# [WHAT YOU SHOULD DO]
Please return the full listing below without altering anything.

"""

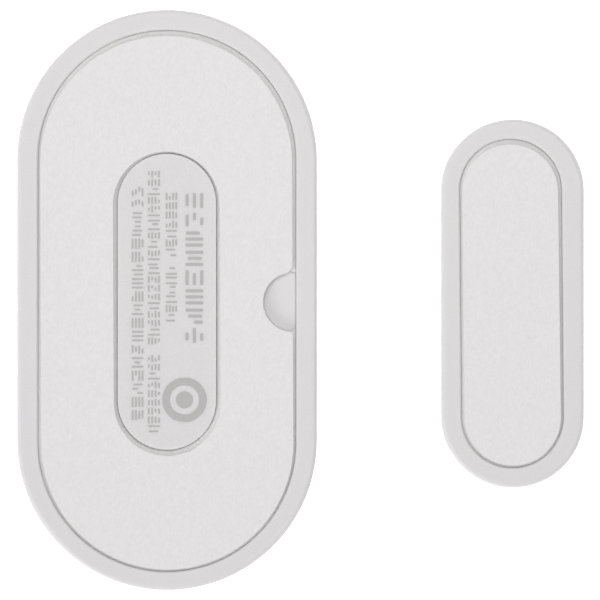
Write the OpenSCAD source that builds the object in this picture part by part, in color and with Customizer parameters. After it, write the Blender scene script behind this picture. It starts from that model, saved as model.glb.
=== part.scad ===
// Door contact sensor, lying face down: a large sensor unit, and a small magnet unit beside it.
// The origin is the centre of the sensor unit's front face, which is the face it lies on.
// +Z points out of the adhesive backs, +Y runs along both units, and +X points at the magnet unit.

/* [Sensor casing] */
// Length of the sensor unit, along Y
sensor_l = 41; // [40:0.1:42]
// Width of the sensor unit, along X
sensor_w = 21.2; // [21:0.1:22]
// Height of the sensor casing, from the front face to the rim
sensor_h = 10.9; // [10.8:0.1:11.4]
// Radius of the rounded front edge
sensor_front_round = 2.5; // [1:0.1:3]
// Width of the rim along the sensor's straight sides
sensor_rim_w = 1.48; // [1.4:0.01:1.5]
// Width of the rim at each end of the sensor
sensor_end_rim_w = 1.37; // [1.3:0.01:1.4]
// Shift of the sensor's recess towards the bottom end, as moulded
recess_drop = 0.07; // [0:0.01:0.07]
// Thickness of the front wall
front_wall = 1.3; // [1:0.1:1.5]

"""

# [SOLUTION]
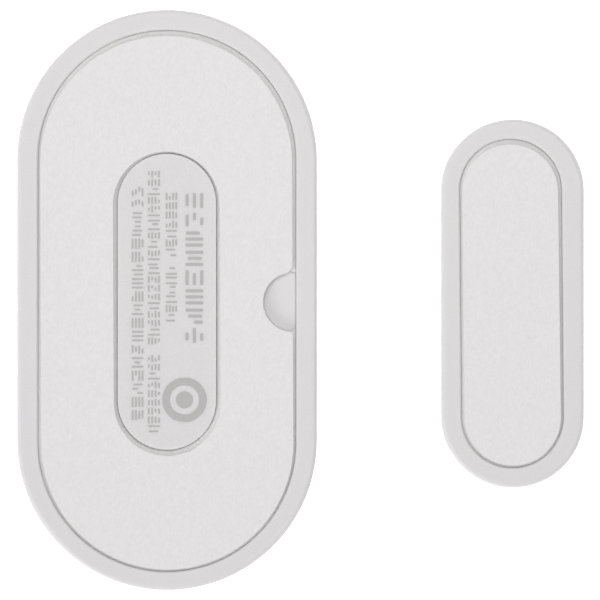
Write the OpenSCAD source that builds the object in this picture part by part, in color and with Customizer parameters. After it, write the Blender scene script behind this picture. It starts from that model, saved as model.glb.
=== part.scad ===
// Door contact sensor, lying face down: a large sensor unit, and a small magnet unit beside it.
// The origin is the centre of the sensor unit's front face, which is the face it lies on.
// +Z points out of the adhesive backs, +Y runs along both units, and +X points at the magnet unit.

/* [Sensor casing] */
// Length of the sensor unit, along Y
sensor_l = 41; // [40:0.1:42]
// Width of the sensor unit, along X
sensor_w = 21.2; // [21:0.1:22]
// Height of the sensor casing, from the front face to the rim
sensor_h = 10.9; // [10.8:0.1:11.4]
// Radius of the rounded front edge
sensor_front_round = 2.5; // [1:0.1:3]
// Width of the rim along the sensor's straight sides
sensor_rim_w = 1.48; // [1.4:0.01:1.5]
// Width of the rim at each end of the sensor
sensor_end_rim_w = 1.37; // [1.3:0.01:1.4]
// Shift of the sensor's recess towards the bottom end, as moulded
recess_drop = 0.07; // [0:0.01:0.07]
// Thickness of the front wall
front_wall = 1.3; // [1:0.1:1.5]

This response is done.